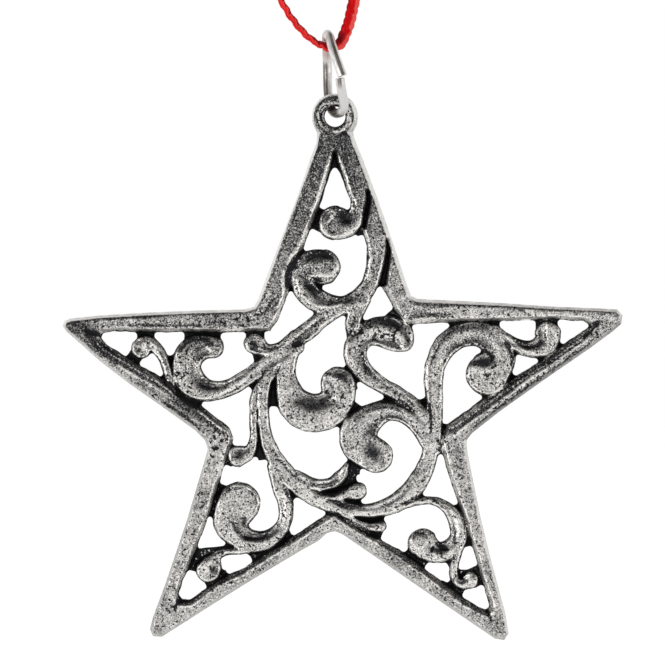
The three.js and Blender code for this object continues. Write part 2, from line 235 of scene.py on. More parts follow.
# The hanging cord: one limp length of narrow plait, three flat satin strands of red yarn, which runs
# through the ring and turns there from its narrow side to its broad one. Its ends go into the knot.
PLAIT_SWING = 0.28 * MM
PLAIT_RISE = 0.09 * MM
PLAIT_PITCH = 2.5 * MM
STRANDS = 3
STRAND_HALF = (0.42 * MM, 0.29 * MM)
SWELL = 0.06 * MM
SWELL_PITCH = 1.5 * MM
STRAND_SIDES = 12
PLAIT_STEP = 0.1 * MM
PLAIT_SMOOTH_UNDER = 60
FRONT_TO_BACK = np.array((0, 1, 0))
FIBRE_STRETCH = 0.35
FIBRES_ROUND = 1.6
FIBRE_DEPTH = 0.03 * MM
BLOT_SIZE = 0.9 * MM
YARN_ROUGHNESS = 0.55
YARN_GLOSS = 0.08
DEEP_RED = (0.62, 0.0, 0.002)
BRIGHT_RED = (1.0, 0.014, 0.016)
# A painted highlight colour for the satin's sheen.
PAINTED_SHEEN_RED = (1.0, 0.11, 0.09)
# A painted shade colour for the plait's dark edges and the ring's shadow.
PAINTED_SHADE_MAROON = (0.16, 0.003, 0.008)
# The route's places in millimetres from the middle of the loop's crook, and where the plait turns.
cord_route = [
    (-0.62, 0, 1), (-0.9, 0, -0.8), (-3.2, 0, -5), (-7.2, 0, -13), (-10, 0, -22), (-10.7, 0, -31),
    (-9.2, 0, -38.8), (-6.15, 0, -44.6), (-5.03, 0, -46.5), (-3.35, 0, -48.5), (-2.1, 0, -49.45),
    (-0.45, 0, -50), (0.55, 0, -49.6), (1.1, 0, -48.5), (1.6, 0, -47.2), (2.2, 0, -44.6),
    (3.9, 0, -38.8), (5.6, 0, -31), (6.2, 0, -22), (5, 0, -13), (2.5, 0, -5), (0.9, 0, -0.8),
    (0.62, 0, 1),
]
turning_places = [(-3.1, -48.7), (1.25, -48.1)]


def smooth_route(points, step):
    """Places about every step along a smooth curve through the points, as the rows of an array."""
    points = np.array(points, float)
    padded = np.vstack([2 * points[0] - points[1], points, 2 * points[-1] - points[-2]])
    made = []
    for a, b, c, d in zip(padded, padded[1:], padded[2:], padded[3:]):
        gaps = [max(np.linalg.norm(q - p), 1e-9) ** 0.5 for p, q in ((a, b), (b, c), (c, d))]
        t0, t1, t2, t3 = np.cumsum([0, *gaps])
        count = max(math.ceil(np.linalg.norm(c - b) / step), 1)
        t = np.linspace(t1, t2, count, endpoint=False)[:, None]
        ab = ((t1 - t) * a + (t - t0) * b) / (t1 - t0)
        bc = ((t2 - t) * b + (t - t1) * c) / (t2 - t1)
        cd = ((t3 - t) * c + (t - t2) * d) / (t3 - t2)
        abc = ((t2 - t) * ab + (t - t0) * bc) / (t2 - t0)
        bcd = ((t3 - t) * bc + (t - t1) * cd) / (t3 - t1)
        made.append(((t2 - t) * abc + (t - t1) * bcd) / (t2 - t1))
    return np.vstack([*made, points[-1:]])


def travelled(places):
    """The way along a line to each of its places."""
    return np.concatenate([[0], np.cumsum(np.linalg.norm(np.diff(places, axis=0), axis=1))])


def frames(centres, broad):
    """The unit ways along, across and through a strip at each of its centres."""
    along = np.gradient(centres, axis=0)
    along /= np.linalg.norm(along, axis=1)[:, None]
    across = broad - along * (broad * along).sum(1)[:, None]
    across /= np.linalg.norm(across, axis=1)[:, None]
    return along, across, np.cross(along, across)


def face_out(piece):
    """Turns every face of a closed piece outwards."""
    work = bmesh.new()
    work.from_mesh(piece.data)
    bmesh.ops.recalc_face_normals(work, faces=work.faces)
    work.to_mesh(piece.data)
    work.free()


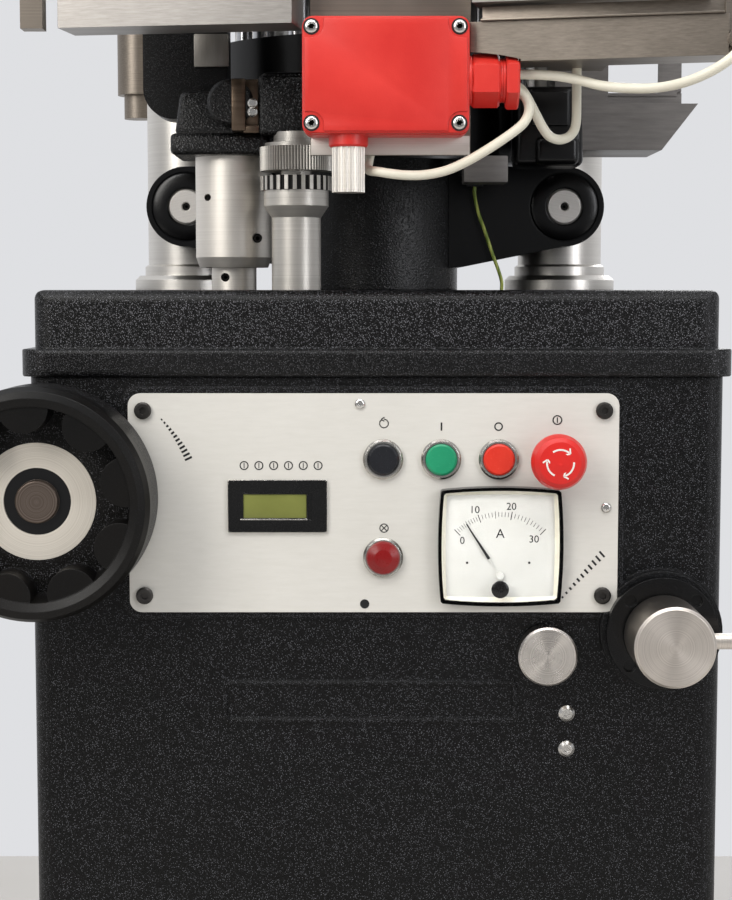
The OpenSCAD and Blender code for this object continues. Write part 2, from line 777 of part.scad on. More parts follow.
**********
- SET EXERCISE -
Repeat the whole listing exactly, keeping every line intact.

- TASK ANSWER -
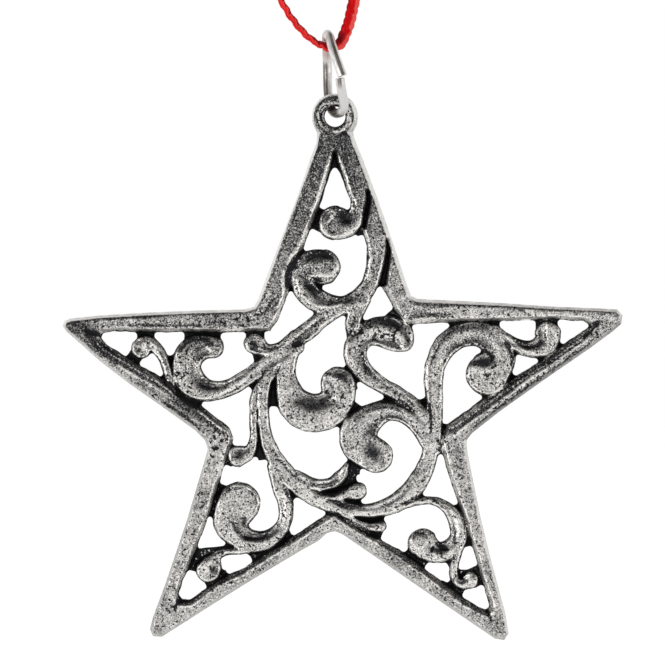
The three.js and Blender code for this object continues. Write part 2, from line 235 of scene.py on. More parts follow.
# The hanging cord: one limp length of narrow plait, three flat satin strands of red yarn, which runs
# through the ring and turns there from its narrow side to its broad one. Its ends go into the knot.
PLAIT_SWING = 0.28 * MM
PLAIT_RISE = 0.09 * MM
PLAIT_PITCH = 2.5 * MM
STRANDS = 3
STRAND_HALF = (0.42 * MM, 0.29 * MM)
SWELL = 0.06 * MM
SWELL_PITCH = 1.5 * MM
STRAND_SIDES = 12
PLAIT_STEP = 0.1 * MM
PLAIT_SMOOTH_UNDER = 60
FRONT_TO_BACK = np.array((0, 1, 0))
FIBRE_STRETCH = 0.35
FIBRES_ROUND = 1.6
FIBRE_DEPTH = 0.03 * MM
BLOT_SIZE = 0.9 * MM
YARN_ROUGHNESS = 0.55
YARN_GLOSS = 0.08
DEEP_RED = (0.62, 0.0, 0.002)
BRIGHT_RED = (1.0, 0.014, 0.016)
# A painted highlight colour for the satin's sheen.
PAINTED_SHEEN_RED = (1.0, 0.11, 0.09)
# A painted shade colour for the plait's dark edges and the ring's shadow.
PAINTED_SHADE_MAROON = (0.16, 0.003, 0.008)
# The route's places in millimetres from the middle of the loop's crook, and where the plait turns.
cord_route = [
    (-0.62, 0, 1), (-0.9, 0, -0.8), (-3.2, 0, -5), (-7.2, 0, -13), (-10, 0, -22), (-10.7, 0, -31),
    (-9.2, 0, -38.8), (-6.15, 0, -44.6), (-5.03, 0, -46.5), (-3.35, 0, -48.5), (-2.1, 0, -49.45),
    (-0.45, 0, -50), (0.55, 0, -49.6), (1.1, 0, -48.5), (1.6, 0, -47.2), (2.2, 0, -44.6),
    (3.9, 0, -38.8), (5.6, 0, -31), (6.2, 0, -22), (5, 0, -13), (2.5, 0, -5), (0.9, 0, -0.8),
    (0.62, 0, 1),
]
turning_places = [(-3.1, -48.7), (1.25, -48.1)]


def smooth_route(points, step):
    """Places about every step along a smooth curve through the points, as the rows of an array."""
    points = np.array(points, float)
    padded = np.vstack([2 * points[0] - points[1], points, 2 * points[-1] - points[-2]])
    made = []
    for a, b, c, d in zip(padded, padded[1:], padded[2:], padded[3:]):
        gaps = [max(np.linalg.norm(q - p), 1e-9) ** 0.5 for p, q in ((a, b), (b, c), (c, d))]
        t0, t1, t2, t3 = np.cumsum([0, *gaps])
        count = max(math.ceil(np.linalg.norm(c - b) / step), 1)
        t = np.linspace(t1, t2, count, endpoint=False)[:, None]
        ab = ((t1 - t) * a + (t - t0) * b) / (t1 - t0)
        bc = ((t2 - t) * b + (t - t1) * c) / (t2 - t1)
        cd = ((t3 - t) * c + (t - t2) * d) / (t3 - t2)
        abc = ((t2 - t) * ab + (t - t0) * bc) / (t2 - t0)
        bcd = ((t3 - t) * bc + (t - t1) * cd) / (t3 - t1)
        made.append(((t2 - t) * abc + (t - t1) * bcd) / (t2 - t1))
    return np.vstack([*made, points[-1:]])


def travelled(places):
    """The way along a line to each of its places."""
    return np.concatenate([[0], np.cumsum(np.linalg.norm(np.diff(places, axis=0), axis=1))])


def frames(centres, broad):
    """The unit ways along, across and through a strip at each of its centres."""
    along = np.gradient(centres, axis=0)
    along /= np.linalg.norm(along, axis=1)[:, None]
    across = broad - along * (broad * along).sum(1)[:, None]
    across /= np.linalg.norm(across, axis=1)[:, None]
    return along, across, np.cross(along, across)


def face_out(piece):
    """Turns every face of a closed piece outwards."""
    work = bmesh.new()
    work.from_mesh(piece.data)
    bmesh.ops.recalc_face_normals(work, faces=work.faces)
    work.to_mesh(piece.data)
    work.free()


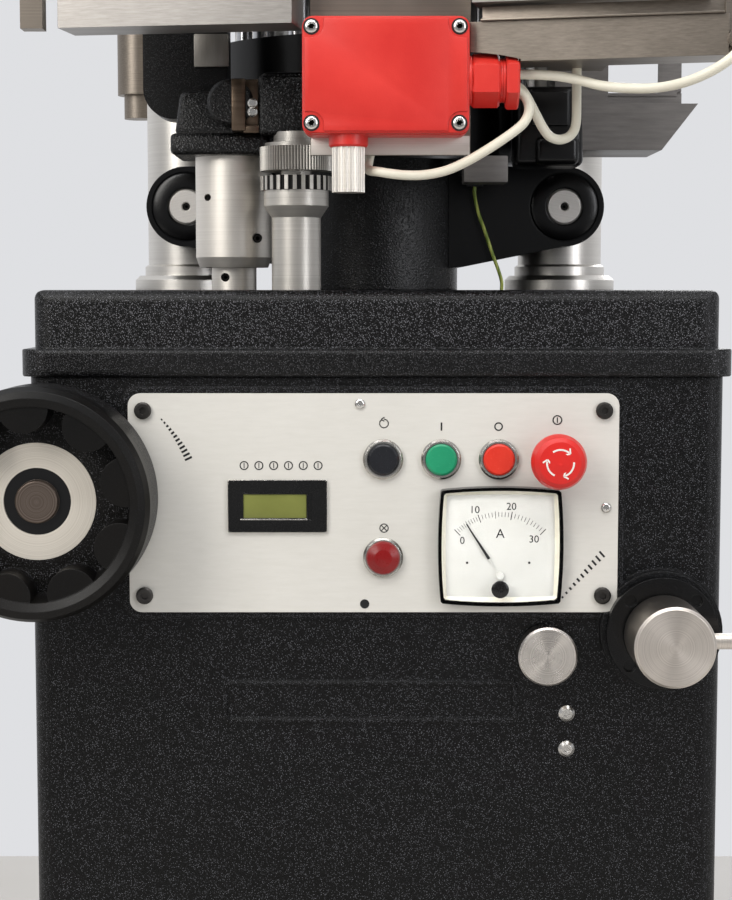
The OpenSCAD and Blender code for this object continues. Write part 2, from line 777 of part.scad on. More parts follow.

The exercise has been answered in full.